- WHAT YOU SHOULD DO -
Extract exactly the run of lines starting at the line that holds "imported = [obj" and ending at the line that holds "obj.parent = None", both included.

● ● ● ●

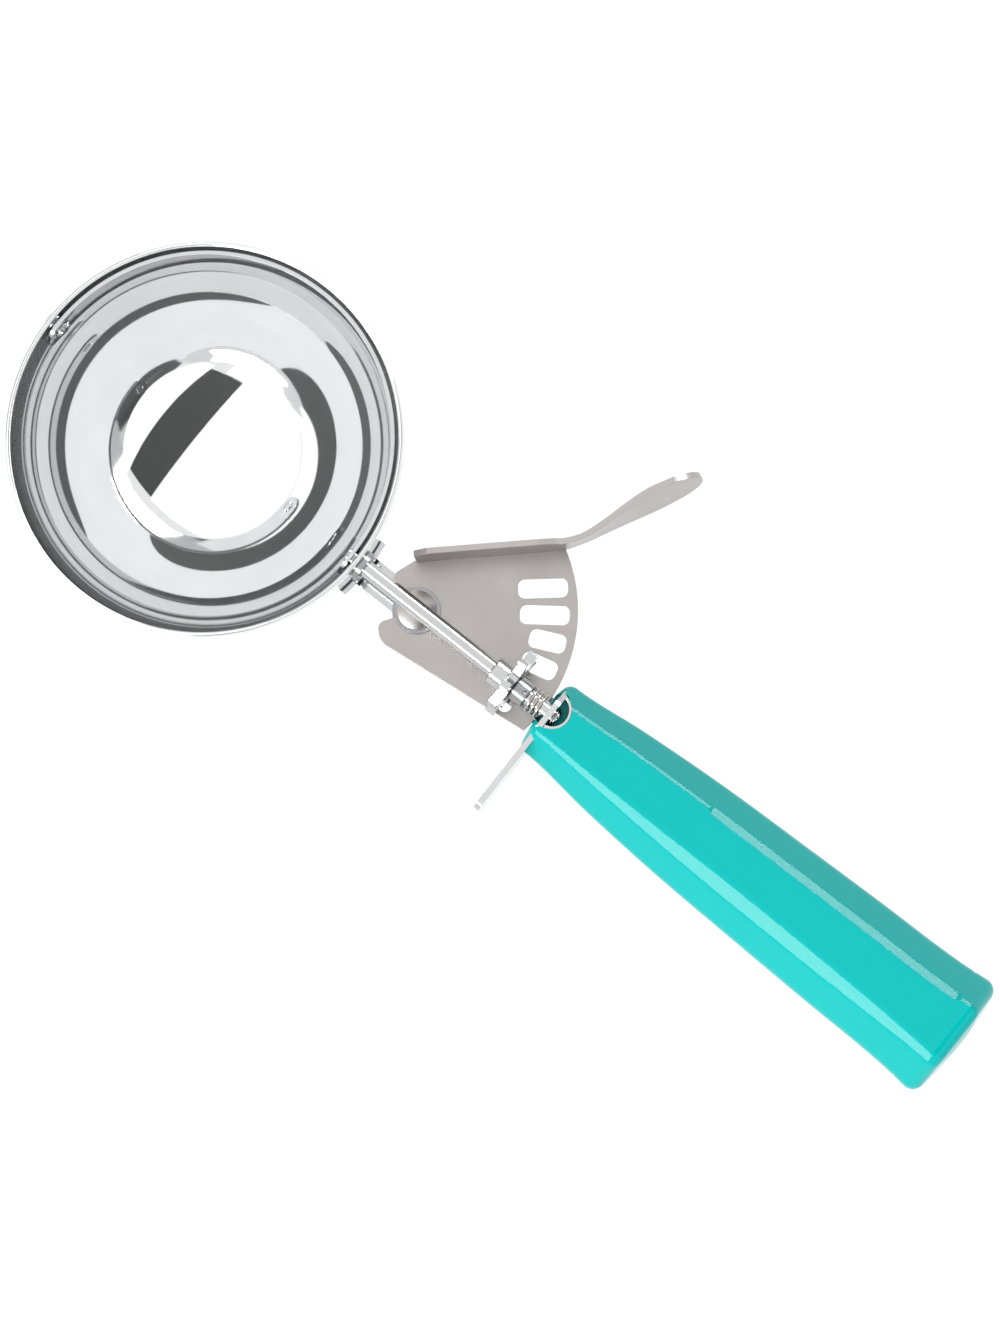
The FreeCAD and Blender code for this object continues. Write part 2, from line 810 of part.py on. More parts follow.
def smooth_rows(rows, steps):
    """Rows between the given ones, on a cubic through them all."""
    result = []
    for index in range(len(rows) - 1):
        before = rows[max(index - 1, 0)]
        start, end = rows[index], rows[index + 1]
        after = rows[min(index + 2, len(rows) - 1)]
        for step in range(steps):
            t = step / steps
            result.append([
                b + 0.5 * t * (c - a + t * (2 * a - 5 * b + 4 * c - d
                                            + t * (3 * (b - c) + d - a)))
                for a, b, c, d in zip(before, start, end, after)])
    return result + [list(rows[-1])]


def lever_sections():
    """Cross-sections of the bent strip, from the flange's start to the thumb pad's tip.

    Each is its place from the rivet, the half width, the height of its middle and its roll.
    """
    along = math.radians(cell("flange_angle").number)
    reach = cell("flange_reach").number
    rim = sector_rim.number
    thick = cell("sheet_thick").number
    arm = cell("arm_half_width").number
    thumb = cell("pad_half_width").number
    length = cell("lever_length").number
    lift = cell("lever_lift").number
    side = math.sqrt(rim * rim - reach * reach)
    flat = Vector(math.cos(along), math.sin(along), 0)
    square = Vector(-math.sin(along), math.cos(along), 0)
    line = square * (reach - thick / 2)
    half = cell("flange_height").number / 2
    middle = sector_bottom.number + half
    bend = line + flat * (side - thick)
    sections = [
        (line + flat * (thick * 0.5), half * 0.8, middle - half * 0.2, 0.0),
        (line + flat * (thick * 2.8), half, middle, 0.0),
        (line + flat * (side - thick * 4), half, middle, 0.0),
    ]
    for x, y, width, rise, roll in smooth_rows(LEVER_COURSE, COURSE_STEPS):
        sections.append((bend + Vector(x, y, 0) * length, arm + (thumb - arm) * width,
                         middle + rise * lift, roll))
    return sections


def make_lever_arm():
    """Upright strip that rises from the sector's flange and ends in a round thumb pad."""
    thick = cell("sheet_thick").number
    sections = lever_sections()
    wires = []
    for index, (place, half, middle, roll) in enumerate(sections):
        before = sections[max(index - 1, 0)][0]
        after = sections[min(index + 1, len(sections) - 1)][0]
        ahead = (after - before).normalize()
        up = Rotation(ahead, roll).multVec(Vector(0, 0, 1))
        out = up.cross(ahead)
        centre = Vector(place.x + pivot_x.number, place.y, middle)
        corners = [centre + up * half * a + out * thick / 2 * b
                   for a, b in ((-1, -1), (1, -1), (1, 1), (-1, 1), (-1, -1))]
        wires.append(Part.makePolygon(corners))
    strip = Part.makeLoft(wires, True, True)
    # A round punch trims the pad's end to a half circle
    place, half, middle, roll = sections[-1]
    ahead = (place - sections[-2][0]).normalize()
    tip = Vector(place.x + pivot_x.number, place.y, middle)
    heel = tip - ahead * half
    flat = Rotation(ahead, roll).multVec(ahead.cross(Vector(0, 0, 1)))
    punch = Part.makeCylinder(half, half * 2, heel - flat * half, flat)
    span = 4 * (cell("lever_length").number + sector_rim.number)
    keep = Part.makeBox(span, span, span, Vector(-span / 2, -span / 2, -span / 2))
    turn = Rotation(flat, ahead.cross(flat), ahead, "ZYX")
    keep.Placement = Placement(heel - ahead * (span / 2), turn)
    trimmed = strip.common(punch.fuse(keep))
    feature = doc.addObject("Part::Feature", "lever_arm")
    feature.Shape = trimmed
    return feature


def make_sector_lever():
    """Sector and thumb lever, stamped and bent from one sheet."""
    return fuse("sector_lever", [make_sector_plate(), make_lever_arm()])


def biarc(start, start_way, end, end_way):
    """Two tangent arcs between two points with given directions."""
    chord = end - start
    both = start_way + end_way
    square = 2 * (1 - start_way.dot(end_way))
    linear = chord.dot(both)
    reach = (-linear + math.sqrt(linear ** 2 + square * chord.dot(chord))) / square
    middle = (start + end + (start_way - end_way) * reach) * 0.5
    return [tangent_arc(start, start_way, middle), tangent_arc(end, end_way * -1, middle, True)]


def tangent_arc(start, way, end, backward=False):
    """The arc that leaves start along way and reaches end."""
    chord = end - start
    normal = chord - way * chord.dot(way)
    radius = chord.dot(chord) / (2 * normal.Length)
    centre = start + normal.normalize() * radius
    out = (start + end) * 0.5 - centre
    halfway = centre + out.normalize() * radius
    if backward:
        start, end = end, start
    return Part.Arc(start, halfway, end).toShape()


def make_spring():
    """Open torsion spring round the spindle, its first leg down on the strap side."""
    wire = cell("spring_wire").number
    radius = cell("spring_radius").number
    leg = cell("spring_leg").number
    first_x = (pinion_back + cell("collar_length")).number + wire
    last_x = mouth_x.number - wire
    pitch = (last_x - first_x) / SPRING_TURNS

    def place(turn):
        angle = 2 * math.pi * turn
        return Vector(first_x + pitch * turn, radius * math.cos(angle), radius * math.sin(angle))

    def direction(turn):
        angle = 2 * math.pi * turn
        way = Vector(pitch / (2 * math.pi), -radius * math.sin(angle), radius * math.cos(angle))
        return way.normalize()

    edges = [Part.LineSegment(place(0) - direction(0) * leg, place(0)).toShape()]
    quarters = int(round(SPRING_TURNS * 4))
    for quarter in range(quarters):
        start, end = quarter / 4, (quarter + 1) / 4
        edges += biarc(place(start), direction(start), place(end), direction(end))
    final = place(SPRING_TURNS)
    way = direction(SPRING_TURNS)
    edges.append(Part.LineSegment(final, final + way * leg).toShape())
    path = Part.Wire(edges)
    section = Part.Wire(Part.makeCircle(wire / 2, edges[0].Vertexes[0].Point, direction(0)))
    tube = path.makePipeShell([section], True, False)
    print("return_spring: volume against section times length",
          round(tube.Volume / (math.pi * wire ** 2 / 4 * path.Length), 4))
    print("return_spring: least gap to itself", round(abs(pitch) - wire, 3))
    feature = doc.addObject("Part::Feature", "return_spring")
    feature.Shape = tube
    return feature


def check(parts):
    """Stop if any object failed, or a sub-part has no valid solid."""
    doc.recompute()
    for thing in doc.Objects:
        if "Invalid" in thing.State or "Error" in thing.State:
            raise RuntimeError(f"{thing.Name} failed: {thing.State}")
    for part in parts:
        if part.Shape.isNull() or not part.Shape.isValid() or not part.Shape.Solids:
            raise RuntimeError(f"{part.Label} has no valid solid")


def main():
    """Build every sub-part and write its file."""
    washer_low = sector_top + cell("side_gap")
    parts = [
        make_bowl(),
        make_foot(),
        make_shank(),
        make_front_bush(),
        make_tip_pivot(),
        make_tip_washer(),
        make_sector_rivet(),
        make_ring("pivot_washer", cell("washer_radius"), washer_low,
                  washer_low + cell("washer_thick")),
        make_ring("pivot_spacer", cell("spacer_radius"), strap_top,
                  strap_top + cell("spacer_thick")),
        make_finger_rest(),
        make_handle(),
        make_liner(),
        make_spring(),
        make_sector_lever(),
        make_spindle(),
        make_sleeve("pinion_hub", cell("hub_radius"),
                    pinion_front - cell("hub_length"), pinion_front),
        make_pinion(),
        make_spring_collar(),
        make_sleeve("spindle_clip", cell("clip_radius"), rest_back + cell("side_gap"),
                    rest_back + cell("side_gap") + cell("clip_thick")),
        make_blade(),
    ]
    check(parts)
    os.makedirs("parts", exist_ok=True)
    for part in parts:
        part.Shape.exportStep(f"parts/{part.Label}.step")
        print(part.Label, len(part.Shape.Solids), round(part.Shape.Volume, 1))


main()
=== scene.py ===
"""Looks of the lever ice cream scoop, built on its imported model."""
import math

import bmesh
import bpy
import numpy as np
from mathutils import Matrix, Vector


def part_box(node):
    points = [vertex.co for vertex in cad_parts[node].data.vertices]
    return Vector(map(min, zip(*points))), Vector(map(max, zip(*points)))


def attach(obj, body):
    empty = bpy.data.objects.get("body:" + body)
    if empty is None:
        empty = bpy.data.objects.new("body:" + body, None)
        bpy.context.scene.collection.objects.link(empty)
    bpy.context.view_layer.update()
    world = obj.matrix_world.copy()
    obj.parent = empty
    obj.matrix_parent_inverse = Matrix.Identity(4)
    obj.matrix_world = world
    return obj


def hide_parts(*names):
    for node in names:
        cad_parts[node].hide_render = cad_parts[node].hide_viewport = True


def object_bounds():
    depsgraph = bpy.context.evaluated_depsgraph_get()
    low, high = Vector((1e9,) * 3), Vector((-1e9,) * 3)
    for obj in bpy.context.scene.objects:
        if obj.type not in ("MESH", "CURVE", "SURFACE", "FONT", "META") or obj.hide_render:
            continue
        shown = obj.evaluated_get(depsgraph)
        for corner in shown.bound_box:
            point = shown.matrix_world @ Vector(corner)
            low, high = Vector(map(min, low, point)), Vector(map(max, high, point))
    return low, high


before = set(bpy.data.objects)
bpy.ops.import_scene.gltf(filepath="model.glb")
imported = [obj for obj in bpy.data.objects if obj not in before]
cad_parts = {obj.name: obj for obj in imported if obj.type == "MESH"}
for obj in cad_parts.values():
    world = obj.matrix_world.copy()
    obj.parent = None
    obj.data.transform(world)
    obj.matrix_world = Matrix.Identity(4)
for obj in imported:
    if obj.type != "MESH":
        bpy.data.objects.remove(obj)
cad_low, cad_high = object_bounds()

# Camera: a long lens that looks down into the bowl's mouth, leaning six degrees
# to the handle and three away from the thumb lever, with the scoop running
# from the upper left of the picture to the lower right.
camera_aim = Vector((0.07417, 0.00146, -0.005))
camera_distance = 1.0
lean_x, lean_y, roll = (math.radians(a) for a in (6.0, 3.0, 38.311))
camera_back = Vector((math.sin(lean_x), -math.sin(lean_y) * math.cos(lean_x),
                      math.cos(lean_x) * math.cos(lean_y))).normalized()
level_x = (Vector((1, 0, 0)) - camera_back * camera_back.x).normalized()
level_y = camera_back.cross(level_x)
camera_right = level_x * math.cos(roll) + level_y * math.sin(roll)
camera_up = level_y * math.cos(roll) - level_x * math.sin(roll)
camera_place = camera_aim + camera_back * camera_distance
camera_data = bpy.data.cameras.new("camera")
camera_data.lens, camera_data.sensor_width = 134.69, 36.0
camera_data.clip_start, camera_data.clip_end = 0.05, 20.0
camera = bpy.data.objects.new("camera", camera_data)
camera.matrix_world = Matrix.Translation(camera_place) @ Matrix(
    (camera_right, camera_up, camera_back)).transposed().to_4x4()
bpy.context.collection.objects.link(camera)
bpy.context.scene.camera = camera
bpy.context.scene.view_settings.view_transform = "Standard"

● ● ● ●

- ANSWER TO THE PROBLEM -
imported = [obj for obj in bpy.data.objects if obj not in before]
cad_parts = {obj.name: obj for obj in imported if obj.type == "MESH"}
for obj in cad_parts.values():
    world = obj.matrix_world.copy()
    obj.parent = None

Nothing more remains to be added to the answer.